Celtics Work Out Six Prospects



St. John's freshman point guard Omar Cook was among the players that worked out for the Celtics
Photo courtesy of St. John's

For most basketball players aspiring to play in the NBA, draft workouts are a rite of passage.

They provide coaches and general managers a chance to view players up close. They not only are an opportunity for a basketball operations staff to spot strengths and weaknesses, but they also provide a chance to find out - from the player directly - how he might fit into the organization's plans.

But for the Celtics, a draft workout not only consists of the traditional drills and strength tests, but also a test of a player's skills off the court. It is, in effect, a job interview.

That is the belief among many of the players involved in the Celtics pre-draft workouts at the Sports Authority Training Center on Tuesday. For several hours on Tuesday, two groups - the first group consisting of North Carolina's Brendan Haywood, Arizona's Loren Woods and Michigan St.'s Zach Randolph, the second group made up of North Carolina's Joe Forte, Clemson's Will Soloman and Omar Cook of St. John's - took the floor. After performing a series of shooting drills in front of Celtics Head Coach Jim O'Brien and Assistant Coach John Carroll, they went through another set of drills which put them in one-on-one situations. Finally, they each went through speed drills for Strength and Conditioning Coach Shawn Brown.

"This process is all new to me," said Woods. "The whole process, but there are no nerves. You are just going out there and doing what you have been doing for the last 10 or 15 years of your life. A lot of fundamentals. Not anything too difficult or too demanding, but enough to get the sweat going."

However, that is only the first portion of the workout. After showering, the players were then asked to work out their brains for the Celtics staff. After taking a written examination, the players then move one-by-one into O'Brien's office for a closed-door interview session with the basketball operations staff.


North Carolina center Brendan Haywood, who had already finished his workout, caught up with schoolmate Joseph Forte
"Interviews are very important because nobody wants to draft a dummy, so it is important that you speak well and you can communicate your thoughts clearly," said North Carolina senior Brendan Haywood, one of six players who worked out for the Celtics in preparation for the 2001 NBA Draft. "I like to present myself in a manner in which I look like a professional. I come in a suit and a tie on the first night when we first meet the coaches and then I just work hard in the workouts to show them that I have the heart and the effort and that I can be a good NBA player."

"It is just like interviewing for a real job," said Woods. "You are just hoping that they don't think you are an idiot and that you can contribute to the program or the organization. We are all mostly good people. They just want to know if you are a raging alcoholic or if you have abused anyone. I think that this is something the NBA is leaning towards for the future, making sure guys are good people. It is not that you are young or older, they are just looking for good clean guys."
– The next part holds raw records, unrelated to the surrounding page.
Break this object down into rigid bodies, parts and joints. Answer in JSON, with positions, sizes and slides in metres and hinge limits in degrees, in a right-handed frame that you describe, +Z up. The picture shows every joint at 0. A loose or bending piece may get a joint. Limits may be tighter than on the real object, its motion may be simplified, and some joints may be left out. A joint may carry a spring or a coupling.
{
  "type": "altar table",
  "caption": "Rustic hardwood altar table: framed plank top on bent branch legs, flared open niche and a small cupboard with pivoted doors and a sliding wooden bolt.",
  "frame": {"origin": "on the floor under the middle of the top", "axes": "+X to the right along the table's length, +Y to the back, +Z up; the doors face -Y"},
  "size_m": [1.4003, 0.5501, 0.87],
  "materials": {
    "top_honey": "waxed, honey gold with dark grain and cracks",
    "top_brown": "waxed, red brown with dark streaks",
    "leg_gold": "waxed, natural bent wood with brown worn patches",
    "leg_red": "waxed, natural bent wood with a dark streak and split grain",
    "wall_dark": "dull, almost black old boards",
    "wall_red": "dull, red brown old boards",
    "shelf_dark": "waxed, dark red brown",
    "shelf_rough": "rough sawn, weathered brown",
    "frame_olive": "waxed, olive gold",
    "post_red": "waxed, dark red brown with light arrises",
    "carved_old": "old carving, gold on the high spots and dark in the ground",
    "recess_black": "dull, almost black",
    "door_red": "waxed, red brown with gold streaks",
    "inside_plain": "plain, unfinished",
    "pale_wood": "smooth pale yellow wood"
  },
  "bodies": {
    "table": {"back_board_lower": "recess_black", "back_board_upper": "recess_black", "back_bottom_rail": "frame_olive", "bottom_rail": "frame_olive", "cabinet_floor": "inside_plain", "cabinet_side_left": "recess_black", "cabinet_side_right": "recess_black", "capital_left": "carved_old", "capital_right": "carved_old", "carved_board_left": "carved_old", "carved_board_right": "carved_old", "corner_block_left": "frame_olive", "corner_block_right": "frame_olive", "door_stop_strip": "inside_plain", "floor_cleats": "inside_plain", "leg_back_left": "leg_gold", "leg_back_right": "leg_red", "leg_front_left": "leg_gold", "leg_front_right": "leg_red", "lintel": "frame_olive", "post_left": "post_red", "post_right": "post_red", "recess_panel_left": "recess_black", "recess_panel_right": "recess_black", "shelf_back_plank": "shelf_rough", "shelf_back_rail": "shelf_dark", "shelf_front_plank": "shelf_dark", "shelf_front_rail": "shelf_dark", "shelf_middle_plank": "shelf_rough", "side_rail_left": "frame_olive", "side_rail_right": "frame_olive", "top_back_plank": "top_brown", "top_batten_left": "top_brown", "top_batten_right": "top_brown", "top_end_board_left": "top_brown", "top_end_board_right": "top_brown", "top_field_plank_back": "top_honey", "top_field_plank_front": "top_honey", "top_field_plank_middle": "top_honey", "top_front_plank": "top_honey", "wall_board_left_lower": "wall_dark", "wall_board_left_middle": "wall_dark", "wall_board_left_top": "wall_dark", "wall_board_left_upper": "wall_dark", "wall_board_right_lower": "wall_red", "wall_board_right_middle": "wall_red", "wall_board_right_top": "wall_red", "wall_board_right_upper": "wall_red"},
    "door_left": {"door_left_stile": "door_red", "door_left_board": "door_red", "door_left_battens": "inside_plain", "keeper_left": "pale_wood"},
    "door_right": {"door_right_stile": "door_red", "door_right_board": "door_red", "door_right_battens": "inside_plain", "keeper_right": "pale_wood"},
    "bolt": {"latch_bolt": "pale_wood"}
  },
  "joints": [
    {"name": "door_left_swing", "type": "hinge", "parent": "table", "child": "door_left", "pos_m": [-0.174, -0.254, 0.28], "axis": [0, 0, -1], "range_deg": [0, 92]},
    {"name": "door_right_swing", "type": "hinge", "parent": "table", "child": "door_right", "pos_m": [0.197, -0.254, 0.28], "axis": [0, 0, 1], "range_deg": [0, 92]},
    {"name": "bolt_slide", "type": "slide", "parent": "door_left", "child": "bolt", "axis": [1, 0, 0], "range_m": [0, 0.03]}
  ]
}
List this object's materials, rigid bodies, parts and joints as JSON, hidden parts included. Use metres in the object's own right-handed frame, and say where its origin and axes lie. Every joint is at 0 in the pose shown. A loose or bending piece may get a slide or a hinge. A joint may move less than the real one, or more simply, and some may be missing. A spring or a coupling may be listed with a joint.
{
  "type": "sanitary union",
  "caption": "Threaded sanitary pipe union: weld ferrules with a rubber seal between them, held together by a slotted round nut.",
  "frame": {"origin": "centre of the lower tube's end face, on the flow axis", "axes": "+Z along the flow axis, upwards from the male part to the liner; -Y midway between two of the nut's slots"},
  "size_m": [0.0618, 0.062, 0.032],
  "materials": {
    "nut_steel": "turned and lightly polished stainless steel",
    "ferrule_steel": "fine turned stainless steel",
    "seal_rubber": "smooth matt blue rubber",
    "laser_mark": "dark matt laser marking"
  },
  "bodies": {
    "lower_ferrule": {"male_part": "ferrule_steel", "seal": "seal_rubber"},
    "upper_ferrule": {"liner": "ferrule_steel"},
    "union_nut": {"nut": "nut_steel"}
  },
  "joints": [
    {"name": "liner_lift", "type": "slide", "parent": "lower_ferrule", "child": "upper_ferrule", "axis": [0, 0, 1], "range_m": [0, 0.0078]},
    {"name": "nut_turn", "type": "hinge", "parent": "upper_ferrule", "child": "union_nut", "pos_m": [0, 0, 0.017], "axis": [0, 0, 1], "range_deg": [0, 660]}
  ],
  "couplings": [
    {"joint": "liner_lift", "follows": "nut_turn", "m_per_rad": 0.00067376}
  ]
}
The draft workout is only a sliver of the entire talent evaluation process for the Celtics. Between the workouts, the extensive scouting done by Director of Player Personnel Leo Papile and General Manager Chris Wallace, as well as the video viewed by O'Brien, the Celtics feel that by draft day they will have done everything possible to learn about a potential pick.

"(The workout) is important, particularly if you draft a guy (you work out)," said Wallace. "You started the relationship a little earlier and you get to know exactly what you are getting into and you are not strangers. It is important, but it is only a part of the puzzle. It is not like if you ace the workout, now you are going to get drafted. That is really the most important thing - who they are during actual game competition, not who they are during these simulated Olympics workouts."

"I use the workout to confirm things I have studied on the tape," said O'Brien. "As anybody that has been around the Celtics can tell you, I am a big video guy. I watch a lot of it because you can stop it and run it back and make sure they are matched up against high quality players. You can see how they perform, how they adjust to adversity and how they deal with success. Then you can see what you perceive as strengths and weaknesses and then get them in front of you and confirm whether you or not you are accurate and find out what they have been working on."

Most players have no illusions about how important these workouts are. Between their high school and college coaches, as well as their agents, the point is drilled home that a good performance in a draft workout can only help on draft day.

"It is a process that you are preparing for two, three or four years of your life," said Woods. "It is something that all good college coaches and certainly something that Coach (Lute) Olsen has (prepared me for.)"

"I think even when I was in high school at DeMatha (in Maryland) they were prepping me for certain situations like being in the spotlight a lot and just learning how the game is played the right way," said Forte.